## [To do]
For the data below, report the number of lines that contain the string "type" and nothing else.

## [Data in this exercise]
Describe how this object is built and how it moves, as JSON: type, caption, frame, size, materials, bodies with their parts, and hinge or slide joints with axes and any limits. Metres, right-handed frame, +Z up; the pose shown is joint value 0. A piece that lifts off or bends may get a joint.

* * *

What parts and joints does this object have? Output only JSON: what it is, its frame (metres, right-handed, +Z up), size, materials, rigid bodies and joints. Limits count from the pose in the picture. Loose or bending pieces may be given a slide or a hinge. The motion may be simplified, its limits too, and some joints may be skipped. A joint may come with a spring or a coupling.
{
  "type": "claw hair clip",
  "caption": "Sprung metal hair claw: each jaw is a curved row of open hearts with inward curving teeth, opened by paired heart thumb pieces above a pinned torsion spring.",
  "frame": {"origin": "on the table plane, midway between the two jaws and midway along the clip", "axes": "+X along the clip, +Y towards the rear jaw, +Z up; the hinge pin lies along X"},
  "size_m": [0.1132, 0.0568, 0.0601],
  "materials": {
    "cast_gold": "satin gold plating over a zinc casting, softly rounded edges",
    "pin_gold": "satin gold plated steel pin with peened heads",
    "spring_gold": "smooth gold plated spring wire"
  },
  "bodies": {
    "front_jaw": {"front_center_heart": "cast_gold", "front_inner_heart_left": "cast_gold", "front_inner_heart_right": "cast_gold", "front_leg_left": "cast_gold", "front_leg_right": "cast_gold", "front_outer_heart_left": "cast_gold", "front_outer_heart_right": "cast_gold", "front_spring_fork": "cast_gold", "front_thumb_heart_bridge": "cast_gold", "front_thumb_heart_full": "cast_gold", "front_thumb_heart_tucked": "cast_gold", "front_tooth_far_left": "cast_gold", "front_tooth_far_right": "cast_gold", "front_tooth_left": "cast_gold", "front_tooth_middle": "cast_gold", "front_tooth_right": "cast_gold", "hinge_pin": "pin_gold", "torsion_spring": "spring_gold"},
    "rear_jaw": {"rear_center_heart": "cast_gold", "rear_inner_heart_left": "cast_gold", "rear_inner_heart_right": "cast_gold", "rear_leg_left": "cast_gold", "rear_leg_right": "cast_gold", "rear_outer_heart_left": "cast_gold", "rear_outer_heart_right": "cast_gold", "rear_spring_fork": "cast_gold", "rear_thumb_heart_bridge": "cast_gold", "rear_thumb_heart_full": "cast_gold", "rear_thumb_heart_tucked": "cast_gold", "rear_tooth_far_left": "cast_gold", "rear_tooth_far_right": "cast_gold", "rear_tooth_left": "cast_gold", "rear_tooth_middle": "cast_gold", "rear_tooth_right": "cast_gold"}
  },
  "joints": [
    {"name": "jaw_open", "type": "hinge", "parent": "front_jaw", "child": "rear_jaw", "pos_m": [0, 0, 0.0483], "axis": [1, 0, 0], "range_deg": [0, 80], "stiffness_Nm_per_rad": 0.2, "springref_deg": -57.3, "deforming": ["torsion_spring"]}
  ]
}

---

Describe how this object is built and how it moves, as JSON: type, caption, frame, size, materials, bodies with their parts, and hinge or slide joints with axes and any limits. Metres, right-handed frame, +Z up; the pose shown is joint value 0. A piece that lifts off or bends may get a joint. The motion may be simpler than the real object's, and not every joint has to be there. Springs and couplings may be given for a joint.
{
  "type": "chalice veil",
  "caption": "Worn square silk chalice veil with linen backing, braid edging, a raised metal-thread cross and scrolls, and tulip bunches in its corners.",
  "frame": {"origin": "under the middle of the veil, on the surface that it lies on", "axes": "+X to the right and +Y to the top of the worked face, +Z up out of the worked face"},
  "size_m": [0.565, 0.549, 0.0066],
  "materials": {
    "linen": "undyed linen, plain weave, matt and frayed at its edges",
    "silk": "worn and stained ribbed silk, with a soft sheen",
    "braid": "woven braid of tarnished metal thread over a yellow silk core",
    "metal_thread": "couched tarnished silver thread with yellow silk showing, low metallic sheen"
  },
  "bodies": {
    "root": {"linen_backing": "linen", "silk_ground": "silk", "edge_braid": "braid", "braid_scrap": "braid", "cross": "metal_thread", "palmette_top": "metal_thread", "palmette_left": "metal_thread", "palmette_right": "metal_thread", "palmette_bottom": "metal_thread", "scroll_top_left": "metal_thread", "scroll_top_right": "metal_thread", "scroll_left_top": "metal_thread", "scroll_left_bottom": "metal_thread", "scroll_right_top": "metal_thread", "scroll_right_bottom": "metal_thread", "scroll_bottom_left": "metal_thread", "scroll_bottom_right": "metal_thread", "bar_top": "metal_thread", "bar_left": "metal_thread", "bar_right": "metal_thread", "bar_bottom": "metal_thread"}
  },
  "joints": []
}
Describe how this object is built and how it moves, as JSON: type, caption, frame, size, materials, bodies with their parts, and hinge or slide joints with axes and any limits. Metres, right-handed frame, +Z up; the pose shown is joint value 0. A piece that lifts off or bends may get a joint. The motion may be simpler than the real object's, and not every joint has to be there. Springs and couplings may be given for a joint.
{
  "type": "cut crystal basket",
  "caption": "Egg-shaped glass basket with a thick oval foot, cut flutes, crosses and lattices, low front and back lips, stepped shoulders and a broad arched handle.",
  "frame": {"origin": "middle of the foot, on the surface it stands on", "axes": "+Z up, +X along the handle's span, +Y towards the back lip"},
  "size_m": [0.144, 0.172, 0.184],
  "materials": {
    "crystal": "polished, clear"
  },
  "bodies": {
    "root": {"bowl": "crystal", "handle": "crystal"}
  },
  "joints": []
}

## [Result of this task]
7